When Spears and Justin Timberlake broke up, Timberlake ended up controlling the media narrative, which basically made her seem like a slut. He even made a revenge music video with a look-alike of her—yuck.

Diane Sawyer said in a segment that Britney had disappointed mothers all over the country and pointed out that the wife of the governor of Maryland said she would shoot Britney Spears if she had the opportunity. She asked Britney what she thought about that, indicating that she had legitimate concerns as a mother.

Seriously? Saying she wanted to shoot her is just an expression of motherly concern?

After Britney married Kevin Federline and had her first baby, she was almost immediately painted as an unfit mother. And the paparazzi still wouldn't let up.

Matt Lauer asked her what she could do about the paparazzi, and she said, "I don't know. I don't know." Then she broke down crying. He asked her if getting them to stop hounding her was her biggest wish, and she said it was.

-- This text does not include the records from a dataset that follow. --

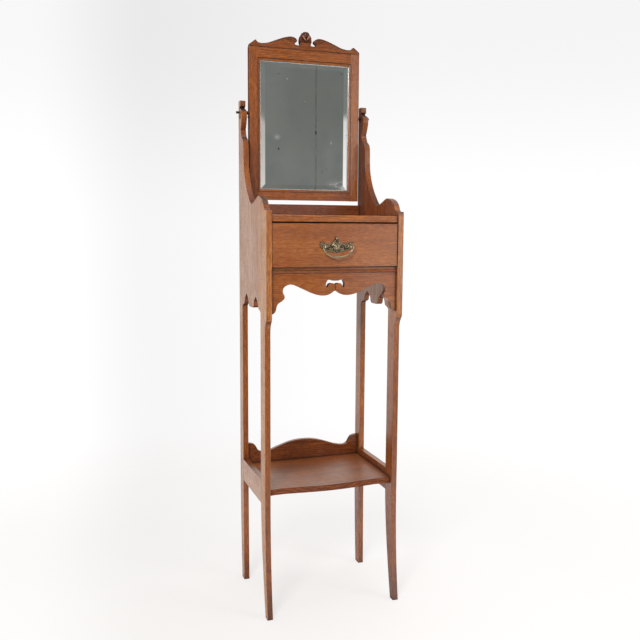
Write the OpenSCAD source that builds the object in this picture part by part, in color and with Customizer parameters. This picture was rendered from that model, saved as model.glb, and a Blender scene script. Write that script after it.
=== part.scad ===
// Victorian shaving stand: a narrow oak stand with a bow-front shelf below, a drawer case
// at waist height and a bevelled mirror that tilts between two shaped posts.
// Front faces -Y, +Z is up, the origin is on the floor under the middle of the whole stand.

/* [Case] */
// Width over the two side boards
case_w = 400; // [380:5:460]
// Depth from the back edge to the front edge of the side boards
case_d = 310; // [295:5:340]
// Thickness of the side boards, legs and mirror posts
side_t = 16; // [14:1:19]
// Height of the top surface of the top board above the floor
top_z = 1130; // [1090:5:1180]
// Thickness of the top board
top_t = 19; // [16:1:22]
// How far the top board stands back from the front edge of the sides
top_inset = 5; // [3:1:8]
// How far the thin boards at the back stand in from the back edge
back_inset = 4; // [2:1:8]
// Thickness of the board that closes the back of the case
back_t = 8; // [6:1:12]

/* [Legs] */
// Front-to-back width of a front leg between the case and its foot
leg_w = 45; // [38:1:48]
// Front-to-back width of a back leg
back_leg_w = 38; // [34:1:44]
// How far the front legs stand back below the case
leg_step = 17; // [10:1:24]
// Height of the shoulder where the front legs step back
shoulder_z = 853; // [840:1:880]
// Front-to-back width of a foot at the floor
foot_w = 21; // [18:1:30]
// How far a front foot sweeps forward of its leg
front_sweep = 24; // [10:1:36]
// How far a back foot sweeps forward of its leg
back_sweep = 16; // [8:1:32]

/* [Side arches] */
// Height of the flat tip of the pendant between the arches
pendant_z = 868; // [860:1:880]
// Width of the pendant between the arches
pendant_w = 56; // [46:1:64]
// Width of each pointed arch
arch_w = 52; // [44:1:56]
// Height of the point of each arch above the pendant's tip
arch_h = 35; // [26:1:46]

/* [Mirror posts] */
// Width of the block at the top of a post
block_w = 22; // [18:1:26]
// Height of that block
block_h = 17; // [12:1:22]
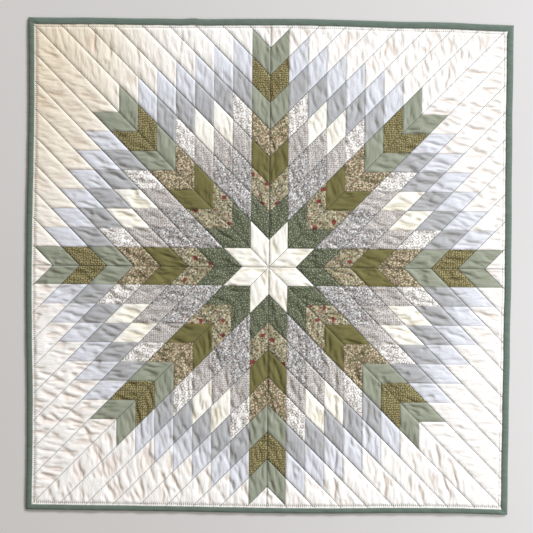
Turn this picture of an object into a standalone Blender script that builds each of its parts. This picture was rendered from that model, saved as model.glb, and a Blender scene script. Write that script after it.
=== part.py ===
"""Star quilt laid out flat: one quilted sandwich of cloth and wadding, with a folded binding sewn round its edge.

The quilt lies on the XY plane with its face up and its top edge towards +Y. The origin is on the floor, under the
middle of the quilt. Every size is in metres.
"""

import math

import bmesh
import bpy
from mathutils import Matrix, Vector

# Patchwork. Eight arms of diamonds leave the centre: four point to the sides and four to the corners. The ground
# round the star is cut in plain strips, with no seams across them.
PATCH_EDGE = 0.04395
CORNER_ARM_SHARE = 0.9925
WIDTH_DRAW = 0.9925
LENGTH_DRAW = 1.0075
STAR_CENTRE = Vector((0.0, -0.0018, 0.0))
ARMS = 8
STAR_PATCHES = 8
FARTHEST_PATCH = 14

# Outline of the bound quilt: its corners, clockwise from the top left
CORNERS = {
    "top_left": (-0.3920, 0.3982),
    "top_right": (0.3921, 0.3918),
    "bottom_right": (0.3884, -0.3988),
    "bottom_left": (-0.3891, -0.3966),
}

# Each side bows in and out of the straight line between its corners. The rows give the side, the corners that it
# joins, the way out of the quilt, the bows at equal steps, in millimetres outwards, and the width of the binding.
SIDES = (
    ("top", "top_left", "top_right", (0, 1), (0.9, 1.3, 2.4, 4.3, 4.6, 2.8, 2.6), 0.0106),
    ("right", "top_right", "bottom_right", (1, 0), (0.0, 0.0, 0.5, 1.4, 0.7, 0.5, 0.0), 0.0104),
    ("bottom", "bottom_right", "bottom_left", (0, -1), (-1.2, -0.6, 1.1, 1.5, 1.2, 0.6, 0.4), 0.0088),
    ("left", "bottom_left", "top_left", (-1, 0), (-0.9, -0.7, 1.1, 1.6, 0.6, -0.7, -0.9), 0.0094),
)
STATIONS_PER_SIDE = 24

# Thicknesses. The sandwich is pressed thin in the binding and along the quilting, and full between.
BINDING_CLOTH = 0.0007
CLEARANCE = 0.0003
PRESSED_SANDWICH = 0.0016
BINDING_WALL = 0.0012
BACK_BINDING_EXTRA = 0.0058
BINDING_CROWN = 0.0003
DITCH_HEIGHT = 0.0018
PUFF_HEIGHT = 0.0025
PLAIN_SEAM_DIP = 0.3
STITCH_INSET = 0.0039
UNDERSIDE_STEP = BACK_BINDING_EXTRA + 0.0007
BORDER_RISE = 0.014

UNDER_Z = BINDING_CLOTH + CLEARANCE
EDGE_TOP_Z = UNDER_Z + PRESSED_SANDWICH
BINDING_HEIGHT = EDGE_TOP_Z + CLEARANCE + BINDING_CLOTH

# Cuts across each quilted strip, as shares of the way from one quilting line to the next, and along it
CUTS_ACROSS = (0.0, 0.3, 0.7)
CUTS_ALONG = (0.0, 0.5)
WELD = 0.00001
MILLIMETRE = 0.001

BINDING_COLOUR = (0.10, 0.17, 0.14, 1.0)
CREAM_COLOUR = (0.80, 0.76, 0.69, 1.0)


def smooth(share):
    """Ease from 0 to 1 as share goes from 0 to 1."""
    share = min(1.0, max(0.0, share))
    return share * share * (3.0 - 2.0 * share)


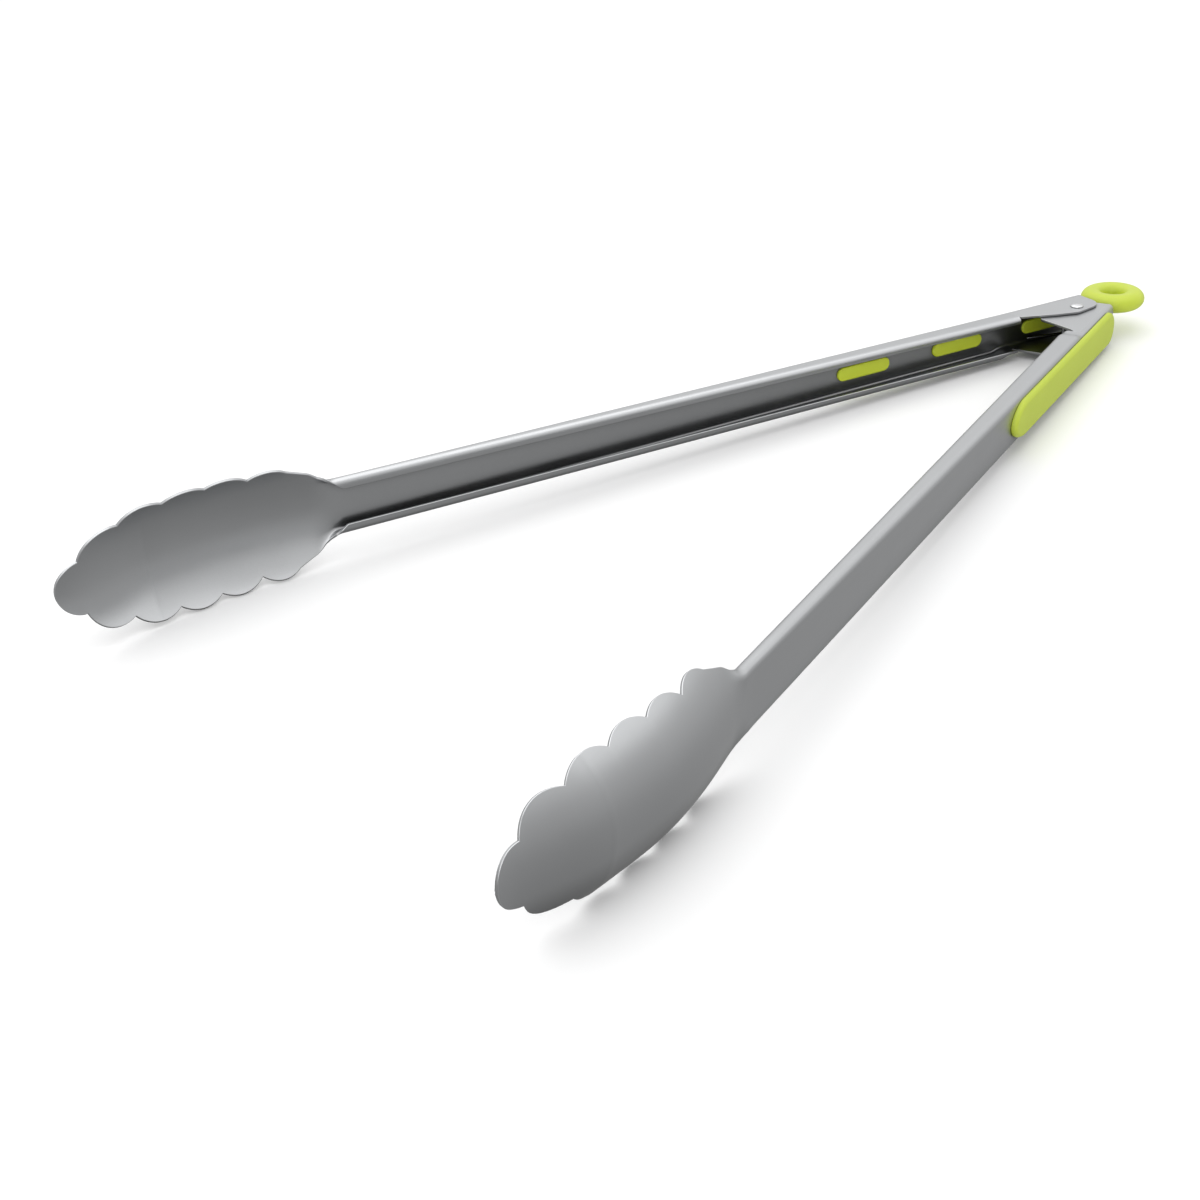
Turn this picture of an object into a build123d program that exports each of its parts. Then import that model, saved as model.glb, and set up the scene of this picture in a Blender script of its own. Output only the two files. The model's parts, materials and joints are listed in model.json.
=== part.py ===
from build123d import *
import math
import os

# Spring-loaded kitchen tongs, lying open on a counter.
# Units are millimetres.  +Z is up, the jaws point to -X and the pull ring to +X.
# The two steel arms are the same stamping, turned half a turn about X for the right side.
# The origin is the middle of the bounding box, at the counter.

# --- Driving dimensions -------------------------------------------------------------

HALF_OPENING = 15.61        # degrees between each arm and the middle plane, at rest
COUNTER_TILT = 1.95         # degrees: the wide jaws lift that end of the tongs
PIVOT_X = 170.22            # pivot axis ahead of the bounding box middle
PIVOT_Z = 8.95              # middle of the pivot above the counter

SHEET = 0.9                 # stamped steel thickness
FOLD_RADIUS = 2.0           # outside radius of the channel's folds

# Lipped channel: value at the pivot and growth per millimetre along the arm.
BACK_AT_PIVOT = 11.33
BACK_SLOPE = -0.00954
LIP_AT_PIVOT = 2.33
LIP_SLOPE = 0.0068
LIP_EDGE_AT_PIVOT = 5.14
LIP_EDGE_SLOPE = 0.00352
HALF_WIDTH_AT_PIVOT = 7.78
HALF_WIDTH_SLOPE = 0.00597
EAR_HALF_WIDTH = 7.95       # outer face of the plain ear
JOGGLE = 1.0                # the other ear is stepped in by one sheet and a clearance
JOGGLE_START = 28.0
JOGGLE_END = 33.0
CHANNEL_START = -10.0
LIP_START = 25.0
CHANNEL_END = 297.0

# Ears beside the pivot: corners (distance from the pivot, height) and their radii.
OUTER_EAR = [(27.5, 8.5), (24.5, 2.9), (12, -2.4), (3.5, -5.1), (-10, -2.5), (-10, 9)]
OUTER_EAR_RADII = [1, 3, 5, 6, 6, 1]
INNER_EAR = [(27.5, 8.5), (23, 4.6), (16, -9.3), (4, -8.2), (-10, -5), (-10, 9)]
INNER_EAR_RADII = [1, 1, 2, 6, 6, 1]
EAR_CUT_HEIGHT = 7.0        # the channel's walls give way to the ears below this height
EAR_CUT_CORNER = 5.0        # and slant down to this height where the lips start

# Neck and jaw
JAW_RADIUS = 28.0           # the jaw is nearly part of a cylinder of this radius across
JAW_WIDE = 22.0             # half width of the sheet before the outline trims it
JAW_CUPPING = 0.97          # 0 is folded like the channel and 1 is a full cylinder
NECK_CUPPING = 0.5          # the middle of the neck is half way between the two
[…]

At that point, she was 23 or 24 and had been dealing with this stuff for years.

By the time the documentary gets to Britney's infamous head-shaving (Britney asked a hairdresser to shave her head, and when they refused, she took the shears and did it herself) and her beating the side of a paparazzi's truck with an umbrella, those behaviors seemed less like a cry for help and more like a justified "eff y'all."

Of course, there are details about her mental health history that we are not privy to. She has had issues with substance abuse according to court documents, and there have been numerous reports of truly erratic behavior from various reputable outlets. It seems quite clear that she's in need of some kind of mental health treatment, but does that justify someone taking total control over her life and finances?

From this documentary, it appears many in Britney's life may not have her best interest at heart, or whose "best interest" shifted with the tens of millions of dollars she rakes in as a working pop star. And so many questions remain. Why does the conservatorship remain if she's as functional as she appears to be? Is she on board with the idea of a conservatorship in general, or did she just not want her dad to serve in that capacity?

Jamie no longer has total control—his own health issues in 2019 caused him to step down from being conservator of her person, and a court case in November made a bank representative co-conservator of her estate along with Jamie. But is all of that really still necessary?

And what about the media's complicity in all of this? Glamour Magazine has issued an apology to Britney Spears, writing on Instagram, "We are all to blame for what happened to Britney Spears—we may not have caused her downfall, but we funded it. And we can try to make up for that."

Spears' boyfriend of four years, Sam Asghari, doesn't appear in the documentary, but he made a rare statement criticizing Britney's father on Instagram after it came out, saying he has "zero respect" for Jamie and calling him "a dick." But this documentary also leaves one with a feeling of distrust for pretty much everyone close to Britney. There's just so much money at stake, too many people who have taken advantage, and too many unknowns to feel 100% good about anyone in her life at this point.

I walked away from this documentary with concerns about civil rights for people with mental illness, concerns about misogyny in the media, concerns about how our obsession with fame can literally destroy lives, and concerns about this individual woman's well-being.

It's worth watching, even if you're not a celebrity documentary watcher. Underneath the over-the-top fandom is an important story that needs to be told.

The New York Times Presents | Framing Britney Spears - Season 1 Ep. 6 Highlight | FXwww.youtube.com

And according to Page Six, we may be getting more of Britney's story from her own perspective, as she's reportedly working on a documentary about her life. That's one we'll all be on the lookout for.